**Required work:**
Stop after the line that contains "of the belt."; until then, restate each line of the entries word for word from the very first.

## Start Extracted data

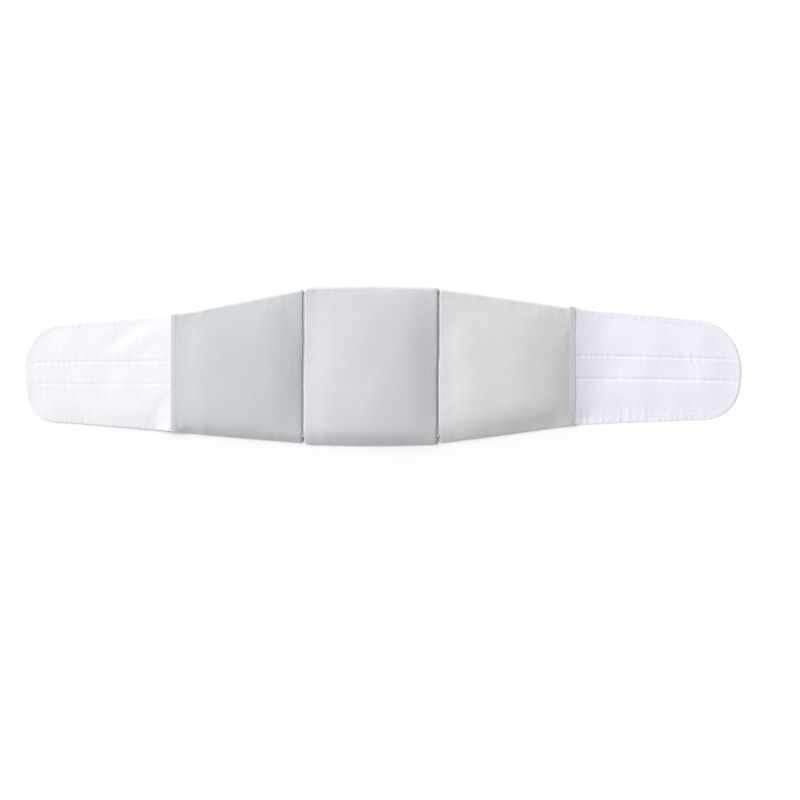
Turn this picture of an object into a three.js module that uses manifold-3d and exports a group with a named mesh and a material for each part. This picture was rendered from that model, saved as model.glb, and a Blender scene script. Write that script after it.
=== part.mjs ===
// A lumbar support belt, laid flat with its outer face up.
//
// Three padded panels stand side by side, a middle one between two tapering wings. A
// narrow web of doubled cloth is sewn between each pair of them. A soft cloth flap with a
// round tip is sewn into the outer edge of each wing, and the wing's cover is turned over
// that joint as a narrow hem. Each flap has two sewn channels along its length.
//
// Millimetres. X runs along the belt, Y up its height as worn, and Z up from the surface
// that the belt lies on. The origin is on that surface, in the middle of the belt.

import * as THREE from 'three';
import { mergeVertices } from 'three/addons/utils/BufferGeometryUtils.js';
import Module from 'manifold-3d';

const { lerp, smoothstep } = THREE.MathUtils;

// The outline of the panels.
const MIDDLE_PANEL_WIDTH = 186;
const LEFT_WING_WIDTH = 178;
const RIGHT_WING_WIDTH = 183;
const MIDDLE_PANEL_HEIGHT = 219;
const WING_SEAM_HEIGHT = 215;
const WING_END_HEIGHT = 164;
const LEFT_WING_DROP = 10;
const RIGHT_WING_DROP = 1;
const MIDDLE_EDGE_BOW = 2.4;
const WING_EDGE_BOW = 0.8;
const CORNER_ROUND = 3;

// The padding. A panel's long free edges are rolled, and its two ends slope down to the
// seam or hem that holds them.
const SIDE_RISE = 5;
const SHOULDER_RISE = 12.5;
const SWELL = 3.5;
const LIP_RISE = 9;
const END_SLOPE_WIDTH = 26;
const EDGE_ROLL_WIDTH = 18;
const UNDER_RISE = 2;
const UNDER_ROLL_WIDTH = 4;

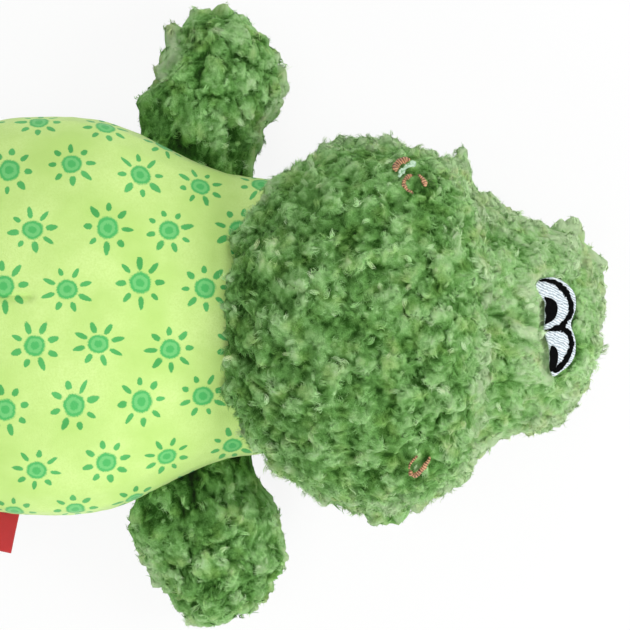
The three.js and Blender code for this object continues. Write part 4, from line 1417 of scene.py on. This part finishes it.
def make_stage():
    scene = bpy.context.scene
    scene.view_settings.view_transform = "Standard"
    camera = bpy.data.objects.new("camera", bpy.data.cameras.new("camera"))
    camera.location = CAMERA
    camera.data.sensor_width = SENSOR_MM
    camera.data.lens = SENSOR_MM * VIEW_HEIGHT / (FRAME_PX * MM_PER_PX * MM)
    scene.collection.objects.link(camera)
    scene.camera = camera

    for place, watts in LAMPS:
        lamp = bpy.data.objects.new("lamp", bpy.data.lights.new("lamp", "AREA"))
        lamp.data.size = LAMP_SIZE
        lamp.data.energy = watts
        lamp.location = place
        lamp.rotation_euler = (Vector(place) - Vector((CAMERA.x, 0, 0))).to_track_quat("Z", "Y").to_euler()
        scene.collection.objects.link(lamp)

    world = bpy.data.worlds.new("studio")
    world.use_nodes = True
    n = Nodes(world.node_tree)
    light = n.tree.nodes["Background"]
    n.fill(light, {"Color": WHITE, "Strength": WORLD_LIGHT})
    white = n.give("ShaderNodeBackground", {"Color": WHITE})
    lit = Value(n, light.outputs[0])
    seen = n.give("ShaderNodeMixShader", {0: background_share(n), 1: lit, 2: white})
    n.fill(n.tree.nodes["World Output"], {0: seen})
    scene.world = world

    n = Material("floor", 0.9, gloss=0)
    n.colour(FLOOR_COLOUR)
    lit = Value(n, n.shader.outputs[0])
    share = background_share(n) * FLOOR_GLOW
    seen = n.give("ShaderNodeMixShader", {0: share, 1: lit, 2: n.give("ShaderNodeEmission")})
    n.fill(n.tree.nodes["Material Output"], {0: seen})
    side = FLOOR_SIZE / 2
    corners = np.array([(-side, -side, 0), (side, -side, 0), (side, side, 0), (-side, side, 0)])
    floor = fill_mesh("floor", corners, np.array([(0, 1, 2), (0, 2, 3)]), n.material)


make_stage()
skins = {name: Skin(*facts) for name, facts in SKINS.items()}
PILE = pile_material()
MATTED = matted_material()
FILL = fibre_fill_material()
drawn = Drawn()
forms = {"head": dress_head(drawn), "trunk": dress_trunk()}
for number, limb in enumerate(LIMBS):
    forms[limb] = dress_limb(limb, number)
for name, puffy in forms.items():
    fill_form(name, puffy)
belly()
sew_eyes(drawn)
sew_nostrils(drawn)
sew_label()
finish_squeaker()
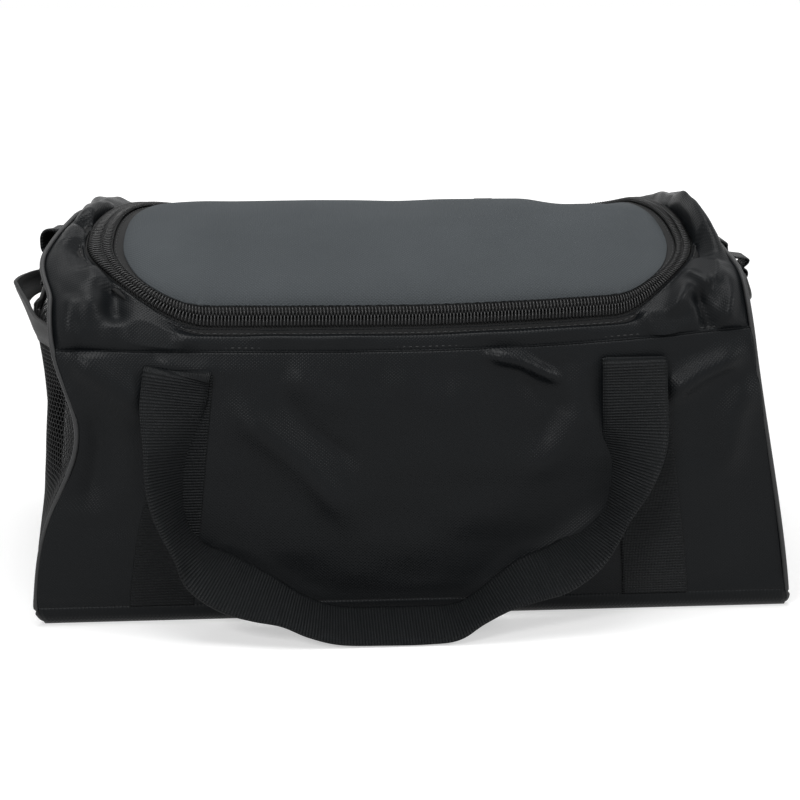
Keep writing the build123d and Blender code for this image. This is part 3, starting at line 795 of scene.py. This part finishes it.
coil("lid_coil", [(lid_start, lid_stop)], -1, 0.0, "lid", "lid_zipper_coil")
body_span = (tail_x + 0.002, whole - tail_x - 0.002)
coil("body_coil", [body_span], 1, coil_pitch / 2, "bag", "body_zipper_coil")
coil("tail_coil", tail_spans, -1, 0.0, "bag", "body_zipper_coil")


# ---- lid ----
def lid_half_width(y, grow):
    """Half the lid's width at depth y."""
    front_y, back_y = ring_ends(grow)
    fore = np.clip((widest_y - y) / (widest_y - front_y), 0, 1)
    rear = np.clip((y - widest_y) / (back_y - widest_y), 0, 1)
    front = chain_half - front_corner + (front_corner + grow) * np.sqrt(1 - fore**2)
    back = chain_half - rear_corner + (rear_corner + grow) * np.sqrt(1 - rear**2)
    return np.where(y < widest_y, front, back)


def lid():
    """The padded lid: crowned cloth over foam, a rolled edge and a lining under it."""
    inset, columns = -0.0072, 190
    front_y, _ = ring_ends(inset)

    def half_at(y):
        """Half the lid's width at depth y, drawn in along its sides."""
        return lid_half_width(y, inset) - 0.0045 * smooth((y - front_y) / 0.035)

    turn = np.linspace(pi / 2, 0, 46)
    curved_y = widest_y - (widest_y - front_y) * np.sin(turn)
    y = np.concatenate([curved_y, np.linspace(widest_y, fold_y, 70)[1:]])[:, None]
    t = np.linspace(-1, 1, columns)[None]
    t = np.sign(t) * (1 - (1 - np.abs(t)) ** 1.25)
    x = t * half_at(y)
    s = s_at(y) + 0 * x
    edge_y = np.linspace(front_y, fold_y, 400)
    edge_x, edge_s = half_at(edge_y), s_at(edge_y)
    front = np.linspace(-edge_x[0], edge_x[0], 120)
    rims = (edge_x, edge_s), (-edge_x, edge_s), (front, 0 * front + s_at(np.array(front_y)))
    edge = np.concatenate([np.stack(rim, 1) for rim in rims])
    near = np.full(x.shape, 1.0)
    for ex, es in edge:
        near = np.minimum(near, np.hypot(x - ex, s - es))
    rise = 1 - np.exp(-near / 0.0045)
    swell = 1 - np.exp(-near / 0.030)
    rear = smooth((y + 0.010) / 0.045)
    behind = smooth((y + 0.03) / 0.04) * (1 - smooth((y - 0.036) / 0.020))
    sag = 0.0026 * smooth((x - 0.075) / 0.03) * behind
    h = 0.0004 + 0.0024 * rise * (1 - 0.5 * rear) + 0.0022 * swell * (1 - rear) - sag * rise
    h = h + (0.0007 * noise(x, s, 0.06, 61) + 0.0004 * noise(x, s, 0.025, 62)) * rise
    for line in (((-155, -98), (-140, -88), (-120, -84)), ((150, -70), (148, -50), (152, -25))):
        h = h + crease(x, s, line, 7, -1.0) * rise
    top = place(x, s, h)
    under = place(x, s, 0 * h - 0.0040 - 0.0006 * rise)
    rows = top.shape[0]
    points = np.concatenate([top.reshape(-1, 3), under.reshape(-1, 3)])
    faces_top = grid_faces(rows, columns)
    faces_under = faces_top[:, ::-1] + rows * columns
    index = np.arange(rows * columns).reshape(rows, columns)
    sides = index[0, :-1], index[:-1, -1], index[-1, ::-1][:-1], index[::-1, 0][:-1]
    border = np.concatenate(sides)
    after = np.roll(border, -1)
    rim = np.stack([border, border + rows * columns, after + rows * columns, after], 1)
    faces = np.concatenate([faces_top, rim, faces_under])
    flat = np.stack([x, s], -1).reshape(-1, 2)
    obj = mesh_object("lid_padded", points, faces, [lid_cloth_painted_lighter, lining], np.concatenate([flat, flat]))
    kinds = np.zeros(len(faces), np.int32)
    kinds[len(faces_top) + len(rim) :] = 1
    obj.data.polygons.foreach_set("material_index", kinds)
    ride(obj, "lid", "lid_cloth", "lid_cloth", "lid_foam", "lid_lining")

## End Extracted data

**Task answer:**
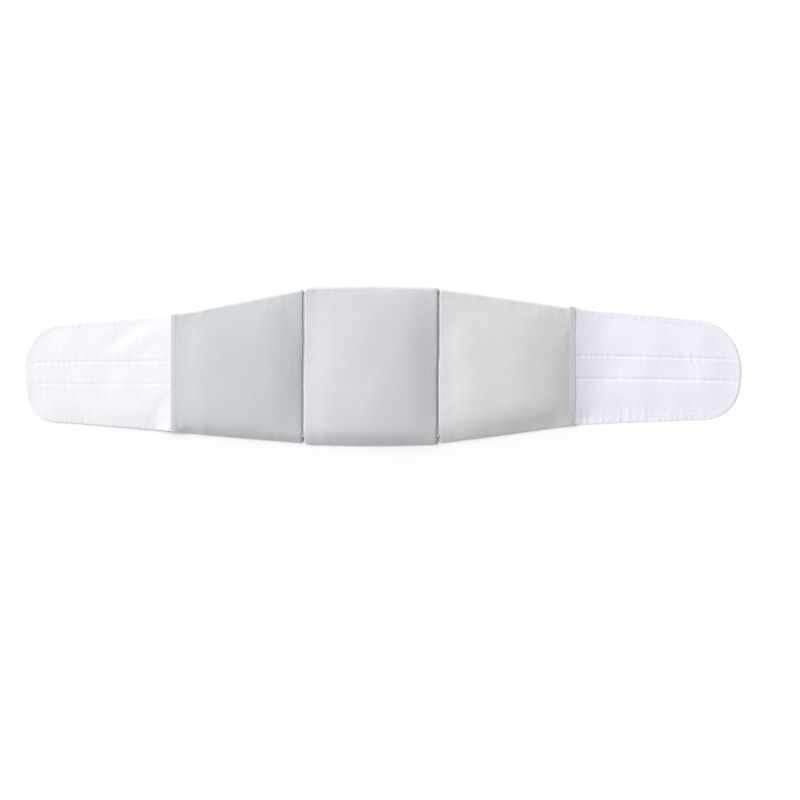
Turn this picture of an object into a three.js module that uses manifold-3d and exports a group with a named mesh and a material for each part. This picture was rendered from that model, saved as model.glb, and a Blender scene script. Write that script after it.
=== part.mjs ===
// A lumbar support belt, laid flat with its outer face up.
//
// Three padded panels stand side by side, a middle one between two tapering wings. A
// narrow web of doubled cloth is sewn between each pair of them. A soft cloth flap with a
// round tip is sewn into the outer edge of each wing, and the wing's cover is turned over
// that joint as a narrow hem. Each flap has two sewn channels along its length.
//
// Millimetres. X runs along the belt, Y up its height as worn, and Z up from the surface
// that the belt lies on. The origin is on that surface, in the middle of the belt.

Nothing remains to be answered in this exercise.